A Little Romance
Mothers, it seems, can live without a lot of things: sleep, exercise, quiet dinners made from scratch, peace, privacy in the bathroom, romance. On second thought, scratch the last one. We think we can live without romance, but we can't, at least not happily or indefinitely. Romance is the gel on the lens, softening those harsher moments of marriage and child rearing. It recasts days of all whine and no roses in a sunnier light. Romance also keeps the parenting going as it feeds our malnourished egos and ids. Without it, life becomes one long to-do list.
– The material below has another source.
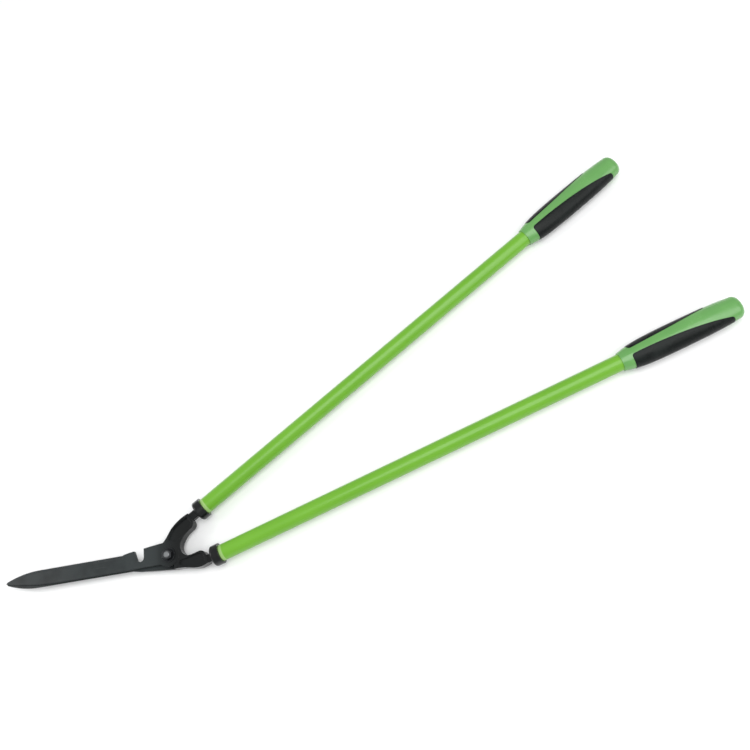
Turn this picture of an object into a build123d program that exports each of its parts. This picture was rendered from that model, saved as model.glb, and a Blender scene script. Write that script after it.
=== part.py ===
from build123d import *
import os

# Long-handled hedge shears, closed.  Millimetres and degrees.
# Origin: centre of the pivot bolt head's underside.  +Z up along the pivot,
# +X towards the grips, +Y towards the upper handle.

# Pivot
bolt_r = 4.0
bolt_head_flats = 13.0
bolt_head_height = 5.3
bolt_end_length = 0.8
bolt_chamfer = 0.8
nut_flats = 13.0
nut_height = 4.4
nut_insert_height = 1.6
nut_insert_wall = 1.3
hex_chamfer = 0.7
bush_wall = 2.0
washer_r = 9.5
washer_thickness = 1.2
spring_r = 9.0
spring_thickness = 1.1
spring_height = 1.7
shim_r = 13.0
shim_thickness = 0.25
hole_clearance = 0.2
running_clearance = 0.05
blade_gap = 0.3

# Forgings
hub_r = 15.5
hub_thickness = 6.0
lap_clearance = 0.5
arm_rim = 3.0
web_pocket_depth = 3.0
web_corner_r = 1.6
upper_root = 18.8
lower_root = 21.3
crest_rise = 6.6
crest_back = 10.0
shoulder_swell = 14.0
shoulder_turn = 60.0
knuckle_drop = 14.2
knuckle_back = 8.0
crotch_depth = 6.6
crotch_turn = 24.0
web_outer_turn = 70.0
web_inner_turn = 42.0
web_end_gap = 3.5
stop_gap = 0.3
stop_angle = -8.0
stop_r = 18.2

# Blades
blade_tilt = 23.4
blade_reach = 248.5
blade_offset = -1.2
cutting_half = 11.6
spine_half = 9.8
cutting_nose = 54.0
spine_nose = 92.0
heel_reach = 62.0
heel_thickness = 4.2
tip_thickness = 2.8
tip_r = 2.0
edge_land = 0.8
bevel_slope = 1.6
grind_excess = 1.0
front_ear = -56.5
back_ear = -44.0
ear_ramp = 10.0
ear_rise = 1.8
notch_reach = 41.3
notch_base = 2.6
notch_r = 5.4
notch_mouth = 16.0
waist_gap = 2.4
waist_ramp = 10.0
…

The problem is, parenthood can be so consuming, both in spirit and in practice, that there is little time or energy left for the couple who began it all. In 12 years of marriage, my
most frequent complaint to my husband has not been about taking out the garbage or helping with the kids. It's been about wanting more affection, more attention, more talks, more dinner dates -- more romance. And although I call it my need, I believe it's his need, too.
When our first child was born, we knew our romantic life would take a dive as we adjusted to caring for a new baby. But I assumed that as long as Fred and I continued to love each other, our relationship would automatically retain romance.
Mistake #1: You can love each other and still have a relationship devoid of romance.
Mistake #2: There is nothing automatic about romance when you have children.
For parents, romance must often be a state of mind as much as anything else, sometimes even premeditated and deliberate. Which is not as much work as it sounds. All you need is to notice love and to bother acting on it.
I'm not talking about single white roses brought to dinner -- a practice that got a now-divorced man I know absolutely nowhere. This kind of staged romance looks better than it feels. Real romance is those ephemeral moments, like when you find your spouse sound asleep next to your wide-awake baby. It's looking at each other and laughing instead of crying when your 4-year-old knocks over her third beverage of the day. It's love's impractical, sentimental side.
If it's as simple as all that, then why aren't our lives just full of romance? They are, but we're too busy to notice and too tired to act. Plus, it feels frivolous to think about romance when there are so many other things to worry about, like fevers, car seats, and toilet training. "Kids are the number one excuse parents give for allowing their marriage to take a backseat," says couples therapist Michele Weiner Davis, author of The Sex-Starved Marriage. "But when you have a child, you need to put your marriage first, because having a good relationship is a lifelong gift you can give to your kids."